Many experienced travelers are familiar with the art of the stopover—that bonus destination on the way to your intended destination. For the novice, this is when your flight passes through another city on the way to your final destination, and you’ve arranged to stop over, and spend some time there before moving on. For many, any unnecessary stops are a nuisance, but if you play your cards right, you can use such stopovers to maximize your trip’s experience.
I’ll get into my “maximizing” concept in another post, but for now I’ll just say that those pesky stops on your way there or back can offer the chance to sample a destination you may not have initially targeted. And if you’re already in the neighborhood, why not take the time to stop over and smell the roses?
As a case in point, on my way to New Dehli, our flight (on Finnair) stopped in Helsinki, arriving at 8 in the morning and not continuing on until 8 that evening. What to do with that long layover? Why, head out into the city and explore, of course! Our group had coffee downtown, toured the sprawling World Heritage Site at the Suomenlinna Fortress, and navigated the subway system before returning for our onward flight. Did we see everything? No. Did we see enough? I think so. And in this case, the gray, Scandinavian orderliness served as a tremendous contrast for the colorful chaos of India. The best part? There was no extra charge for seeing firsthand another world capital and gaining some insight on another culture—albeit it one with far too many vowels.

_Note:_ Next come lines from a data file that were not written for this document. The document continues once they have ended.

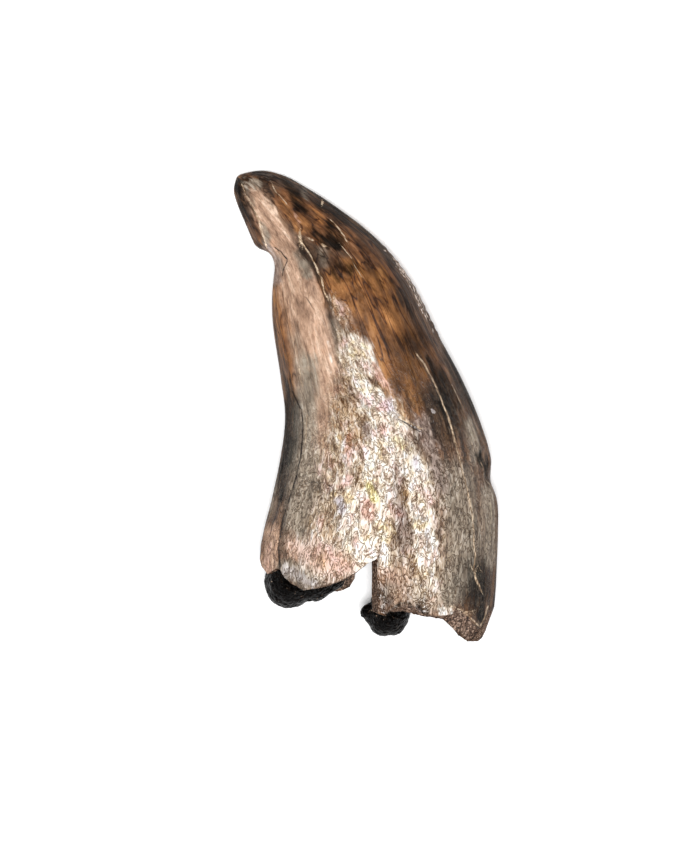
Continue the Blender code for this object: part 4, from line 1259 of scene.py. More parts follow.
@dataclass(frozen=True)
class EnamelFinish:
    """Fossil tooth enamel, stained by iron and manganese in the ground and worn glossy by hand:
    it gives brown streaks along the fibres, pale and black patches, and a wet, wrinkled shine,
    partly painted into the colour as highlights, glints and iridescent tints, with painted shade
    in some dark and grey patches."""

    ground: Ramp = (
        (0.0, "#23160c"), (0.35, "#4e392a"), (0.65, "#765842"), (1.0, "#a07f64"),
    )
    layers: tuple[Layer, ...] = (
        Layer(Stain.RUST, "wood", (
            (0.0, "#2c190c"), (0.35, "#624026"), (0.7, "#90623f"), (1.0, "#ba8a62"))),
        Layer(Stain.AMBER, "wood", (
            (0.0, "#583719"), (0.28, "#7c512b"), (0.55, "#a16d3c"), (0.8, "#bd8650"),
            (1.0, "#dcae7c"))),
        # The pale band; a few of its dabs are painted highlights.
        Layer(Stain.BAND_AND_HIGHLIGHT, "skin", (
            (0.0, "#8c6e5a"), (0.30, "#b9977f"), (0.65, "#d8b49a"), (1.0, "#fce0c8")), fray=0.7),
        # Grey stain, partly painted shade.
        Layer(Stain.ASH_AND_SHADE, "skin", (
            (0.0, "#84796b"), (0.4, "#a89b8a"), (0.7, "#bfb3a3"), (1.0, "#dcd2c4")),
            cut=(0.06, 0.96)),
        # Black stain, partly painted shade; it darkens what lies below.
        Layer(Stain.UMBER_AND_SHADE, "wood", (
            (0.0, "#1c2226"), (0.35, "#414a50"), (0.7, "#73797c"), (1.0, "#b0a89e")),
            cut=(0.08, 0.94), fray=0.7, cover=0.97, blend="MULTIPLY"),
        # Crinkled enamel, whose near-white crests are painted glints.
        Layer(Stain.FOIL_AND_GLINTS, "crinkle", (
            (0.0, "#593c24"), (0.22, "#a18160"), (0.50, "#dac2a4"), (0.75, "#faecdc"),
            (1.0, "#fffcf6")), cut=(0.15, 0.95), fray=0.9, frayed_by="crinkle", cover=0.84),
        # Mauve-brown, mostly painted shade.
        Layer(Stain.MAUVE_AND_SHADE, "crinkle", (
            (0.0, "#4a3a34"), (0.35, "#7f6c64"), (0.65, "#a8958c"), (1.0, "#d8c8be")),
            fray=1.0, frayed_by="crinkle", cover=0.85),
        # The painted highlight, near white and crinkled like the enamel under it.
        Layer(Stain.PAINTED_HIGHLIGHT, "crinkle", (
            (0.0, "#b09a8a"), (0.20, "#e0ccba"), (0.42, "#fbeedd"), (0.7, "#fffdf8"),
            (1.0, "#ffffff")), cut=(0.15, 0.90), fray=1.1, frayed_by="crinkle", cover=0.96),
        Layer(Stain.ROSE, "crinkle", (
            (0.0, "#a8806f"), (0.5, "#e4b8a6"), (1.0, "#ffe4d8")), frayed_by="crinkle"),
        # Painted iridescent glints, gold and pearly.
        Layer(Stain.GILT_AND_GLINT, "crinkle", (
            (0.0, "#8f7e48"), (0.5, "#ece08a"), (1.0, "#fffccc")), frayed_by="crinkle", cover=0.85),
        Layer(Stain.PEARL_AND_GLINT, "crinkle", (
            (0.0, "#8f8a92"), (0.5, "#e0dde8"), (1.0, "#ffffff")), frayed_by="crinkle", cover=0.8),
        Layer(Stain.CRUMB, "crumb", (
            (0.0, "#3a3633"), (0.5, "#8c7e75"), (0.8, "#cdbdb1"), (1.0, "#faece2")),
            cut=(0.32, 0.80), fray=1.7, frayed_by="crumb"),
        Layer(Stain.CORE, "grit", (
            (0.0, "#33241b"), (0.4, "#765e4f"), (0.7, "#a38a7a"), (1.0, "#dccab8")),
            fray=0.3, frayed_by="grit"),
        Layer(Stain.DENTINE, "grit", (
            (0.0, "#22160f"), (0.4, "#5f4a3c"), (0.7, "#8d7464"), (1.0, "#c3ab9a")), fray=0.2),
    )
    veins: tuple[tuple[Vein, Ramp], ...] = (
        (Vein.PALE, ((0.0, "#a58a6d"), (1.0, "#f7e2c6"))),
        (Vein.DARK_AND_SHADOW, ((0.0, "#0c0704"), (1.0, "#3a291d"))),
    )
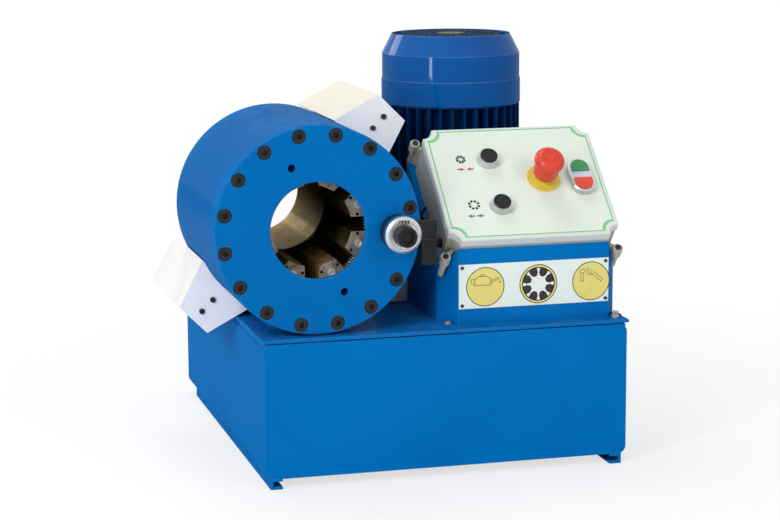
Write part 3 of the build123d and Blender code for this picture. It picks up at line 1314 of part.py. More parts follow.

Sometimes airlines will charge a fee for a stopover, but usually this isn’t much (less than a hundred dollars). Almost always it’s worth the price. Traveling on Iberia Airlines, my wife and I enjoyed a few days in Madrid on our return from Rome—for only about $45 apiece. Definitely worth it to see some original paintings by Dali and Picasso in the capital of a former empire. Not to be forgotten too is arranging stopovers on award travel. So long as the space is there, often airlines will be willing to oblige at least one stopover on your itinerary. And again, if you’re not paying for it, why not?
A key factor in effective stopovers is your choice of airline. Most national carriers have their hubs in key cities. So if you’re heading out to Bangkok and always wanted to see Hong Kong, try Cathay Pacific. If you wanted to see Singapore, use Singapore Airlines. I think you get the point. Your routing makes all the difference as to which stopover options are available.
So instead of selecting the nonstop only button when choosing your flights, why not expand your horizons and see where that stopover might take you? The bonus experience will be the icing on your trip’s cake, and allow you the chance to explore yet another small piece of the big wide world.